All four beat market expectations as client firms increased their discretionary IT spend — an indication of a client firm’s IT spending pattern, which can further translate into outsourcing deals.

“There are signs that discretionary IT spend is going up for certain sectors such as the BFSI (banking, financial services and insurance), retail, consumer goods and for some business verticals like analytics and digital,” said Ankita Somani, an IT analyst at brokerage firm Angel Broking.

This, in fact, must be music for the “big four” Indian IT firms since BFSI continues to offer maximum outsourcing deals and digital systems is the emerging business vertical.

Wipro chairman Azim Premji explained that the global economy was progressing towards stability and there was an optimism among its client firms.

Infosys, which had been struggling to cope with the exit of senior management executives over the last two quarters, managed to come back on track with handsome rise in its income figures.
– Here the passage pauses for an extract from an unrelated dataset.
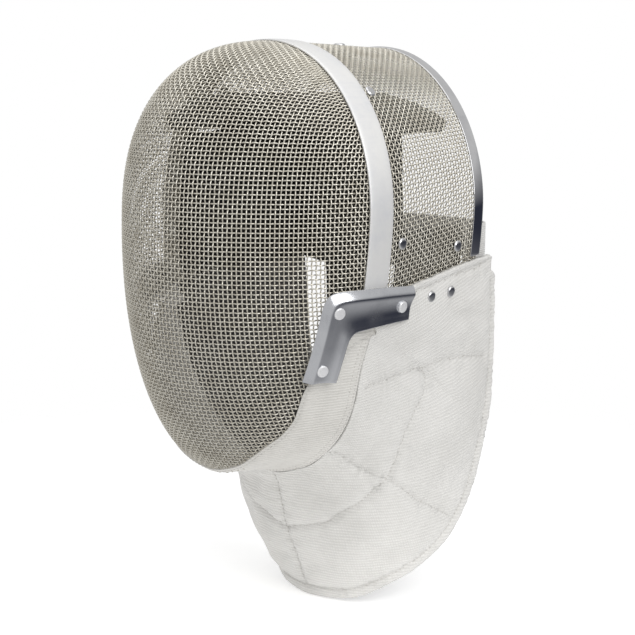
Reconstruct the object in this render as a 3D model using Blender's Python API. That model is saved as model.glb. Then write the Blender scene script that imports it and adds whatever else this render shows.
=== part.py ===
"""Fencing mask, built as separate pieces at real size.

The wearer faces -Y, the wearer's left is +X and up is +Z. Sizes are in metres.
Heights in the tables are measured from the widest level of the mask, and every
object is then placed so that the world origin is the point where the top of the
head touches the crown liner.
"""

import bmesh
import bpy
import math
from mathutils import Vector

# Overall shape of the wire shell
HALF_WIDTH = 0.107
CROWN_HEIGHT = 0.122
FRONT_DEPTH = 0.112
CHIN_DROP = 0.184
JAW_DROP = 0.058
BAND_LEAN = 0.035

# Roundness of the shell, as exponents of its curves, and how far each would run down
PLAN_ROUNDNESS = 1.9
ARCH_ROUNDNESS = 2.02
BROW_ROUNDNESS = 2.7
CHEEK_ROUNDNESS = 1.86
CHEEK_LENGTH = 0.2275
FACE_ROUNDNESS = 2.43
FACE_LENGTH = 0.1985

# Back opening
REAR_DEPTH = 0.114
REAR_TAPER = 0.004
REAR_DIP = 0.003
REAR_ROUNDNESS = 1.95
REAR_HALF_WIDTH = HALF_WIDTH - REAR_TAPER
REAR_HEIGHT = CROWN_HEIGHT - REAR_DIP

# Steel pieces
MESH_THICKNESS = 0.002
CENTRE_BAND_WIDTH = 0.0238
REAR_BAND_WIDTH = 0.0108
BAND_THICKNESS = 0.0012
BAND_END_GAP = 0.003
CENTRE_END_GAP = 0.007
BRACKET_THICKNESS = 0.0016

# Rivet heads
BRACKET_RIVET_RADIUS = 0.0042
BRACKET_RIVET_HEIGHT = 0.0016
MESH_RIVET_RADIUS = 0.0045
MESH_RIVET_HEIGHT = 0.0022

# Cloth pieces
BIB_THICKNESS = 0.0045
BORDER_THICKNESS = 0.0025
BIB_DROP = 0.122
STRAP_WIDTH = 0.030
STRAP_THICKNESS = 0.002
STRAP_TOP = -0.011
STRAP_BULGE = 0.038
STRAP_ROUNDNESS = 2.8
STRAP_LAP = 0.008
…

The company also raised its revenue outlook for 2013-14 by a notch to 11.5 to 12% from 9 to 10% earlier.

TCS, the largest software exporter of India, also upped its total hiring target to 55,000 from the earlier 50,000. HCL Tech, too, said that the demand environment for IT services has been improving constantly and discretionary IT spend is gaining momentum.

However, analysts said that the fourth quarter of 2013-14 (from January till March) might be slightly weaker.

“It is during these months that the client firms ready their IT budgets for the rest of the year. So, in relative terms this is a weaker quarter,” said Dipen Shah an IT analyst at brokerage firm Kotak Securities.

He added that if the US government brings in the Immigration Bill then probably there might be some concerns for IT firms.